Chilkat Valley News - Serving Haines and Klukwan, Alaska since 1966



Christmas lights already strung around town are a welcome sight. It’s been gray around here since June and the weatherman says we’re in for more. Warmer-than-average temperatures mean rain instead of snow, and a dark landscape instead of a bright one.

Rainy winters are long. Shovelers and plow drivers have little work. Without weather for skiing, skating, snowshoeing, and snowmachining, residents leave town or stay and get grumpy.

The Haines Borough Assembly could brighten up our winter outlook by expanding hours at its recreation facilities, including by opening the high school gym on Sundays and by adding Friday night and Sunday swims at the pool. Also, why not open the public library until 9 p.m. on Friday nights and other nights?

Bringing back a winter program like “The Big Read,” sponsored through the public library or museum, would add another healthy diversion. How about reviving Friday night movies at the Chilkat Center? That program, once sponsored by Community Education, was popular. There are myriad other ideas that wouldn’t cost much.

The borough is sitting on millions of dollars of savings set aside for a “rainy day.” It appears our rainy days have arrived.

Not every family has the money or can take the time to head south for a month of attitude adjustment. When winter weather is inhospitable, opening public buildings for recreation and offering fun programming are “community development initiatives” we can afford.


Thanks to the American Bald Eagle Foundation for hosting the 20th Alaska Bald Eagle Festival. The festival is a tailor-made event for Haines, as its star attraction – the annual gathering of eagles – is one we get for free.

The festival is a gem, too often taken for granted. For residents, the festival offers an opportunity to learn more about our area and to meet festival guests and visitors who are genuinely excited to be here. Those are invigorating experiences, particularly in winter.

For businesses, the festival brings a plug of travelers we’d otherwise not see.
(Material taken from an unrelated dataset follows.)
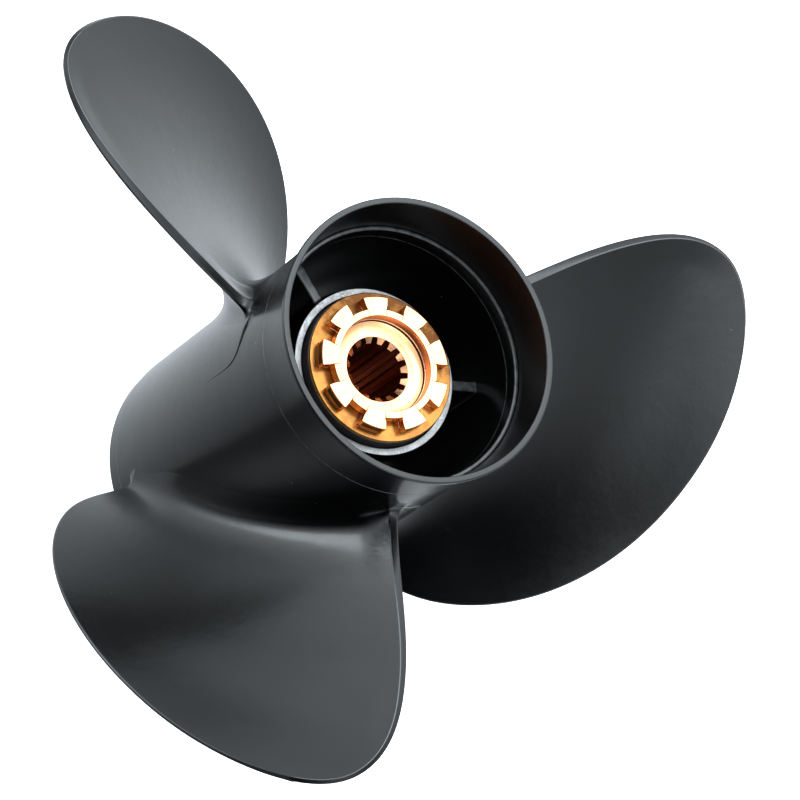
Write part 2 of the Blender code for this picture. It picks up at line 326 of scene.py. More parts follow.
def lofted_mesh(name, rows, caps=(), painted_highlight=None, weld=0.0):
    """A smooth mesh over rows of closed rings, with its faces pointing out.

    Each row that caps numbers is closed by a face. Without caps, the last row joins the first.
    """
    row_count, ring = rows.shape[:2]
    faces = []
    for row in range(row_count - 1 if caps else row_count):
        here = row * ring
        there = (row + 1) % row_count * ring
        for i in range(ring):
            j = (i + 1) % ring
            faces.append((here + i, here + j, there + j, there + i))
    faces += [tuple(range(row * ring, (row + 1) * ring)) for row in caps]
    mesh = bpy.data.meshes.new(name)
    mesh.from_pydata([tuple(point) for point in rows.reshape(-1, 3)], [], faces)
    # A per-point highlight share goes on the mesh as an attribute, and the paint turns those places grey as a
    # painted highlight
    if painted_highlight is not None:
        mesh.attributes.new("painted_highlight", "FLOAT", "POINT").data.foreach_set("value", painted_highlight.ravel())
    shape = bmesh.new()
    shape.from_mesh(mesh)
    if weld:
        bmesh.ops.remove_doubles(shape, verts=shape.verts, dist=weld)
    return finished_mesh(mesh, shape)


def finished_mesh(mesh, shape):
    """Puts a shape in its mesh, smooth and with its faces pointing out."""
    bmesh.ops.recalc_face_normals(shape, faces=shape.faces)
    shape.to_mesh(mesh)
    shape.free()
    mesh.shade_smooth()
    return mesh


def weigh_normals(piece):
    """Lets large faces keep their own direction beside narrow rounded edges."""
    weighing = piece.modifiers.new("Weighted normals", "WEIGHTED_NORMAL")
    weighing.keep_sharp = True


def turned_piece(name, corners, material, replaced):
    """A piece turned round the shaft from corners (radius, height, radius of the round there)."""
    radii, heights = np.array(rounded(corners)).T
    angles = np.linspace(0.0, math.tau, ROUND_STEPS, endpoint=False)
    x = np.outer(np.cos(angles), radii)
    y = np.outer(np.sin(angles), radii)
    mesh = lofted_mesh(name, np.stack([x, y, np.broadcast_to(at(heights), x.shape)], axis=-1))
    mesh.materials.append(material)
    piece = make_piece(name, mesh, replaced)
    weigh_normals(piece)
    return piece


def around_shaft(mesh, paint, name, replaced="", first_angle=0.0):
    """A copy of a mesh for each blade, as a piece of its own. {} in a name stands for its number."""
    pieces = []
    for number in range(BLADES):
        copy = mesh.copy()
        copy.transform(Matrix.Rotation(first_angle + number * math.tau / BLADES, 4, "Z"))
        copy.materials.append(paint)
        place = number + 1
        pieces.append(make_piece(name.format(place), copy, replaced.format(place)))
    return pieces


def barrel_radius(height):
    """Outside of the barrel: straight, then widening a little towards the diffuser."""
    share = np.clip((height - BARREL_SWELL_HEIGHT) / (BARREL_LENGTH - BARREL_SWELL_HEIGHT), 0.0, 1.0)
    return BARREL_RADIUS + (BARREL_AFT_RADIUS - BARREL_RADIUS) * share**BARREL_SWELL_POWER


def hub_barrel(paint):
    swell_heights = np.linspace(BARREL_LENGTH, BARREL_SWELL_HEIGHT, CURVE_STEPS)
    swell = [(barrel_radius(h), h, 0.0) for h in swell_heights[1:]]
    corners = [
        (SPIGOT_RADIUS, LEDGE_HEIGHT, 0.0005),
        (SPIGOT_RADIUS, BARREL_LENGTH, 0.0),
        (BARREL_AFT_RADIUS, BARREL_LENGTH, 0.0004),
        *swell,
        (BARREL_RADIUS, FRONT_BAND_HEIGHT + FRONT_BAND_STEP, 0.0008),
        (FRONT_BAND_RADIUS, FRONT_BAND_HEIGHT, 0.0006),
        (FRONT_BAND_RADIUS, 0.0, 0.0010),
        (BARREL_BORE, 0.0, 0.0010),
        (BARREL_BORE, BORE_FLARE_HEIGHT, 0.0100),
        (LEDGE_RADIUS, LEDGE_HEIGHT, 0.0006),
    ]
    turned_piece("hub_barrel_casting", corners, paint, "hub_barrel")


def flare_radius(height):
    """Outside of the diffuser: a trumpet curve that steepens towards the bead."""
    share = (height - BARREL_LENGTH) / (FLARE_BEAD_HEIGHT - BARREL_LENGTH)
    return FLARE_START_RADIUS + (FLARE_BEAD_RADIUS - FLARE_START_RADIUS) * share**FLARE_POWER


def diffuser_ring(paint):
    flare_heights = np.linspace(FLARE_BEAD_HEIGHT, BARREL_LENGTH + JOINT_GAP, CURVE_STEPS)
    flare = [(flare_radius(h), h, 0.0) for h in flare_heights[1:-1]]
    corners = [
        (RIM_RADIUS, RIM_HEIGHT, 0.0006),
        (RIM_RADIUS - JOINT_GAP, RIM_HEIGHT - RIM_LIP, 0.0010),
        (FLARE_BEAD_RADIUS, FLARE_BEAD_HEIGHT, 0.0010),
        *flare,
        (FLARE_START_RADIUS, BARREL_LENGTH + JOINT_GAP, 0.0004),
        (SPIGOT_RADIUS + JOINT_GAP, BARREL_LENGTH + JOINT_GAP, 0.0),
        (SPIGOT_RADIUS + JOINT_GAP, LEDGE_HEIGHT, 0.0003),
        (RIM_INNER_RADIUS, RIM_HEIGHT, 0.0006),
    ]
    turned_piece("diffuser_flare", corners, paint, "diffuser_ring")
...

The festival can be made stronger through partnerships with community groups, a bit more coordination, and additional borough support. The borough should expand advertising of the festival to birder and wildlife magazines, as well as through region and state media. The Department of Fish and Game might help in lining up a roster of wildlife presenters. Groups and businesses can participate by scheduling events – think fun runs, a parade, special events at watering holes – around the festival. If memory serves, Lynn Canal Community Players owns a few, person-sized eagle outfits.

About 60 people turned out at Friday’s “open mic” at the Pioneer Bar to listen to about a dozen acts, but few appeared to be festival-goers. With a little work and cooperation, we can bring the community and the festival together for this event, to the benefit of both.